Architect says town housing plan 'not soulless'
The architect of a large development planned for Cirencester says it will not be a "soulless housing estate" - amid local anger over the scheme.
Graeme Phillips told the BBC the plans for up to 2,350 homes would "be an integration of the countryside on the edge of the town".
On Tuesday, scores of protesters packed a sometimes heated council meeting.
One, Patrick Moylan, told the BBC the plans were "grossly unfair" and placed a huge "burden of housing" on the town.
"Cirencester, compared with a range of similar towns throughout the country is having a burden of housing placed on it which is two and a half times the average," he said.
The Chesterton development, on land owned by Lord Bathurst, would see up to 2,350 homes, as well as businesses, a primary school and a GP surgery built south of Chesterton.
An outline planning application has been submitted to Cotswold District Council.
Protest group Save Our Cirencester say it effectively means another town being "bolted on to the side of Cirencester".
The town is the main centre of the Cotswolds with a population of about 20,000.

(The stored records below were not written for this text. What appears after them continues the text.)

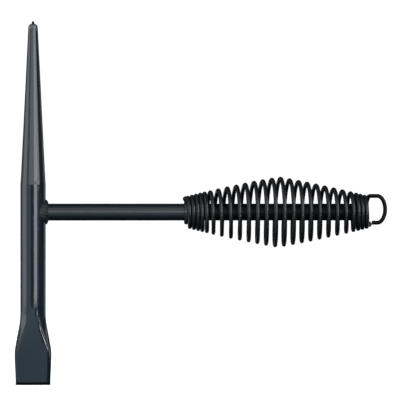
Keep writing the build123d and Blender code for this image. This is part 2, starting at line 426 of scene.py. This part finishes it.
def coil_radius(share):
    rise = 1 - abs(2 * share - 1)
    return between(END_COIL_RADIUS, MIDDLE_COIL_RADIUS, rise + BARREL_BULGE * math.sin(math.pi * rise))


def spring_path(per_turn):
    """The wire's centre line. The coils are a little uneven where they are open, as hand-bent wire is."""
    steps = round(TURNS * per_turn)
    turn_step = TURNS / steps
    opened = [0.0]
    for step in range(steps):
        opened.append(opened[-1] + openness((step + 0.5) * turn_step) * turn_step)
    travel = SPRING_REAR - SPRING_FRONT - 2 * WIRE_RADIUS
    extra_pitch = (travel - TURNS * CLOSE_PITCH) / opened[-1]
    path = []
    for step in range(steps + 1):
        turn = step * turn_step
        along = turn * CLOSE_PITCH + opened[step] * extra_pitch
        open_share = openness(turn)
        uneven = open_share * wobble((turn * 0.83, 0, 0), 1.0, 31)
        shrink = 0.16 * (0.5 + 0.5 * wobble((turn * 0.71, 4, 0), 1.0, 32)) * open_share
        radius = coil_radius(along / travel) - shrink
        angle = math.radians(90 + 360 * turn)
        up = radius * math.sin(angle)
        lean = up * math.tan(math.radians(COIL_LEAN)) * open_share
        x = SPRING_FRONT + WIRE_RADIUS + along + lean + 0.22 * uneven
        path.append((x, radius * math.cos(angle), HANDLE_HEIGHT + up))
    return path


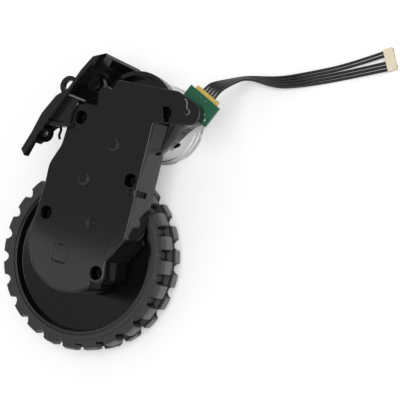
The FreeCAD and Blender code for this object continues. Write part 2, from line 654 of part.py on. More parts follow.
loft(housing, ("Sizes.skirt_foot + 1.0", skirt + skirt_end), ("Sizes.skirt_top", [
    V(side_x + 0.1, 41.2, 0), V(side_x + 2.2, 42.2, 0), V(side_x + 2.9, 44.4, 0), V(side_x + 3.2, 46.8, 0),
    V(side_x + 3.6, 49.0, 0), V(side_x + 6.0, 51.6, 0), V(side_x + 8.6, 53.0, 0), V(side_x + 0.1, 53.0, 0)]))
pad(housing, "Sizes.skirt_top", "Sizes.face_height - Sizes.lobe_lid - Sizes.skirt_top", lines([
    V(side_x + 3.8, 51.7, 0), V(side_x + 8.6, 53.0, 0), V(side_x + 8.6, 54.2, 0), V(side_x + 3.8, 54.2, 0)]))
shelf_foot = "Sizes.motor_height - 0.4"
pad(housing, shelf_foot, BOARD_FOOT + " - Sizes.motor_height + 0.3", overlap(case_outline(0.6, True), lines([
    V(27.6, 50, 0), V(45, 50, 0), V(45, 70, 0), V(27.6, 70, 0)])))
pad(housing, shelf_foot, "Sizes.face_height - Sizes.lobe_lid - Sizes.motor_height + 0.4",
    overlap(case_outline(0.6, True), lines([V(27.6, 50, 0), V(42, 50, 0), V(42, 52.3, 0), V(27.6, 59.5, 0)])))
pad(housing, "Sizes.spring_seat_top", "Sizes.front_plate - Sizes.plate_wall - 0.3 - Sizes.spring_seat_top",
    circle(AXIS_PIVOT, size["pivot_tube_radius"]))
pad(housing, "Sizes.pivot_tube_foot", "Sizes.spring_seat_top - Sizes.pivot_tube_foot + 0.5",
    circle(AXIS_PIVOT, size["spring_seat_radius"]))
pad(housing, "Sizes.back_height", "Sizes.seam_height - Sizes.back_height",
    strip([AXIS_PIVOT, (-1.4, 52.0)], 5.2))
pocket(housing, "1", "Sizes.motor_height - 1", circle(AXIS_MOTOR, skirt_inner))
post_radius = size["gear_post_radius"]
pad(housing, "Sizes.nose_height + 0.5", DRIVING_FOOT + " - Sizes.nose_height - 0.6",
    circle(AXIS_THIRD, post_radius))
pad(housing, "Sizes.back_height + 0.5",
    SECOND_FOOT + " - Sizes.gear_width - 2 * Sizes.layer_gap - Sizes.back_height - 0.5",
    circle(AXIS_SECOND, post_radius))
for centre in (AXIS_THIRD, AXIS_SECOND):
    pocket(housing, "Sizes.nose_height + Sizes.floor_wall", "40", circle(centre, size["gear_pin_radius"]))
pocket(housing, "1", "40", circle(AXIS_PIVOT, size["pivot_pin_radius"] + size["running_clearance"]))
pocket(housing, "1", "20", circle((0, 0), size["bush_radius"]))
pocket(housing, "Sizes.motor_height - 1", "3", circle(AXIS_MOTOR, size["motor_boss_radius"] + 0.3))
for place_of_screw in SCREW_PLACES:
    pocket(housing, "Sizes.back_height", "20", circle(place_of_screw, size["screw_bore"]))
for place_of_screw in MOTOR_SCREWS:
    pocket(housing, "Sizes.motor_height - 1", "4", circle(place_of_screw, size["motor_screw_radius"] + 0.2))


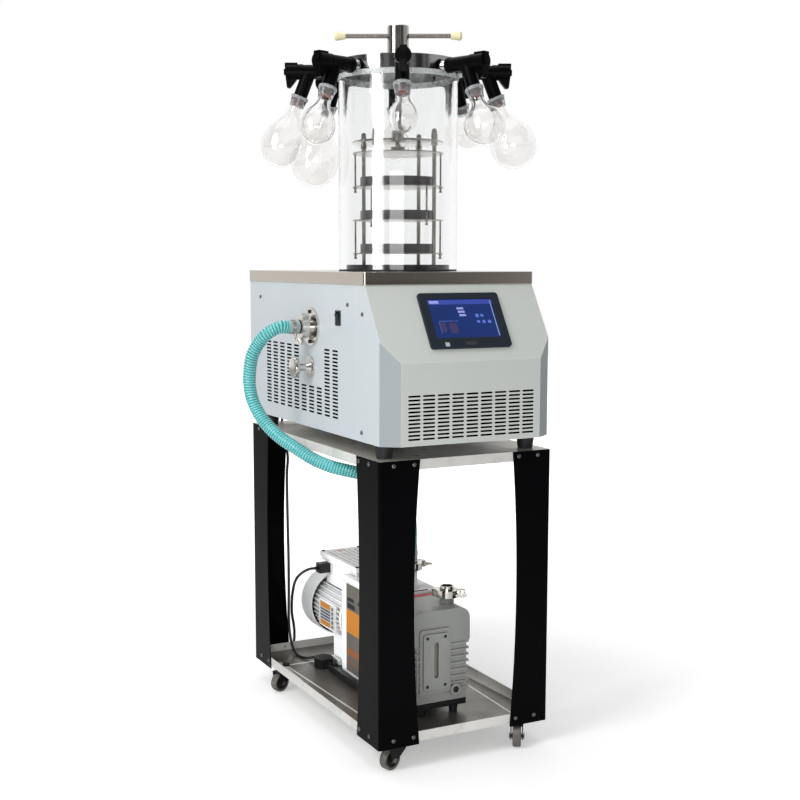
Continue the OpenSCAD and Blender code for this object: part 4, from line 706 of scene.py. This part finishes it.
# ---- Power switch, port, drain ------------------------
# A black rocker in a snap-in frame; a polished stainless port with a bolted flange, ring clamp and
# nozzle; a drain cock with a round knob.
dress("switch_frame", black_moulding)
dress("power_rocker", black_moulding)
polished_steel = finish("polished_steel", (0.62, 0.6, 0.56), 0.14, metal=1.0, drift=0.08, patch=20,
    relief=(300, 10), edge=0.0006, rough_drift=0.04)
turned_steel = finish("turned_steel", (0.58, 0.56, 0.52), 0.22, metal=1.0, drift=0.08, patch=12,
    relief=(500, 20), edge=0.0008, rough_drift=0.05)
for node in ("vacuum_flange", "hose_nozzles", "kf_clamps", "drain_valve"):
    dress(node, polished_steel)

# six socket screws hold the port's flange
screw_black = finish("screw_black", (0.03, 0.028, 0.026), 0.35, metal=0.8, relief=(900, 30))
flange_face, screw_circle = -0.205, 0.033
socket_head = [(0.0041, 0), (0.004, 0.0026), (0.0036, 0.003), (0.0017, 0.003), (0.0017, 0.0012), (0, 0.0012)]
flange_screws = []
for k in range(6):
    turn = math.radians(30 + 60 * k)
    spot = (flange_face - hair, port_y + screw_circle * math.cos(turn),
            port_z + screw_circle * math.sin(turn))
    flange_screws.append(turned("socket_screw", socket_head, toward(spot, (-1, 0, 0)), 24))
piece_of("flange_socket_screws", flange_screws, screw_black)


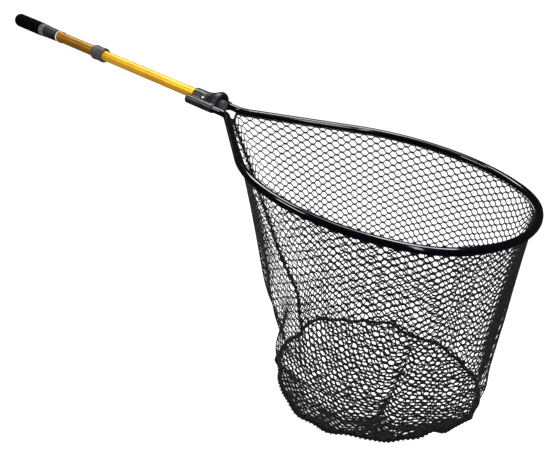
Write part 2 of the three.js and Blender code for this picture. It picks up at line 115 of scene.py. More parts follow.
def add_piece(name, shape, material, body, *nodes, sharp=35):
    """A finished piece that rides on a body and stands for the CAD nodes named."""
    verts, faces = shape
    obj = make_object(name, verts, faces, material, sharp)
    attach(obj, body)
    if nodes:
        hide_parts(*nodes)
    return obj


def joined(*shapes):
    """Several (vertices, faces) shapes as one."""
    verts, faces, count = [], [], 0
    for part_verts, part_faces in shapes:
        verts.append(np.asarray(part_verts, float))
        faces += [tuple(i + count for i in face) for face in part_faces]
        count += len(part_verts)
    return np.vstack(verts), faces


def moved(shape, matrix):
    verts, faces = shape
    verts = np.asarray(verts, float)
    turned_verts = verts @ np.array(matrix.to_3x3()).T + np.array(matrix.translation)
    return turned_verts, faces


def rounded(profile, radius, steps=5, closed=False):
    """A profile with each corner replaced by a small arc."""
    points = [np.array(p, float) for p in profile]
    count = len(points)
    result = []
    for i, here in enumerate(points):
        if not closed and i in (0, count - 1):
            result.append(tuple(here))
            continue
        before, after = points[i - 1] - here, points[(i + 1) % count] - here
        reach = min(radius, 0.45 * np.linalg.norm(before), 0.45 * np.linalg.norm(after))
        start = here + before / np.linalg.norm(before) * reach
        end = here + after / np.linalg.norm(after) * reach
        for k in range(steps + 1):
            t = k / steps
            result.append(tuple((1 - t) ** 2 * start + 2 * t * (1 - t) * here + t ** 2 * end))
    return result


def lathe(profile, facets=96, ring=False):
    """A profile of (x, radius) turned about the X axis: from axis to axis, or a closed ring."""
    verts, rows = [], []
    for x, radius in profile:
        if radius < 1e-6:
            rows.append([len(verts)] * facets)
            verts.append((x, 0, 0))
            continue
        rows.append(list(range(len(verts), len(verts) + facets)))
        angles = 2 * math.pi * np.arange(facets) / facets
        verts += [(x, radius * math.cos(a), radius * math.sin(a)) for a in angles]
    pairs = list(zip(rows, rows[1:] + rows[:1])) if ring else list(zip(rows, rows[1:]))
    faces = []
    for first, second in pairs:
        for i in range(facets):
            j = (i + 1) % facets
            corners = [first[i], first[j], second[j], second[i]]
            face = tuple(dict.fromkeys(corners))
            if len(face) > 2:
                faces.append(face)
    return np.array(verts), faces


def sleeve(outside, bore, radius, facets=96):
    """A turned sleeve with rounded edges; outside lists (x, radius) from back to front."""
    profile = [*outside, (outside[-1][0], bore), (outside[0][0], bore)]
    return lathe(rounded(profile, radius, closed=True), facets, ring=True)


def unit(vectors):
    return vectors / np.maximum(np.linalg.norm(vectors, axis=-1, keepdims=True), 1e-9)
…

Mr Phillips told BBC Gloucestershire: "We've done a lot of work to make sure that what it definitely won't be is a soulless housing estate."
He said he believed Cirencester was the "best place" to take a "significant proportion" of the 7,500 homes planned across the Cotswolds District Council area up to 2031.
Lib Dem councillor Joe Harris said he accepted the need to build but added: "We just feel a 40% increase on the size of Cirencester isn't the right approach."
He said he felt it would "change the character" of the town but felt it "probably was a done deal".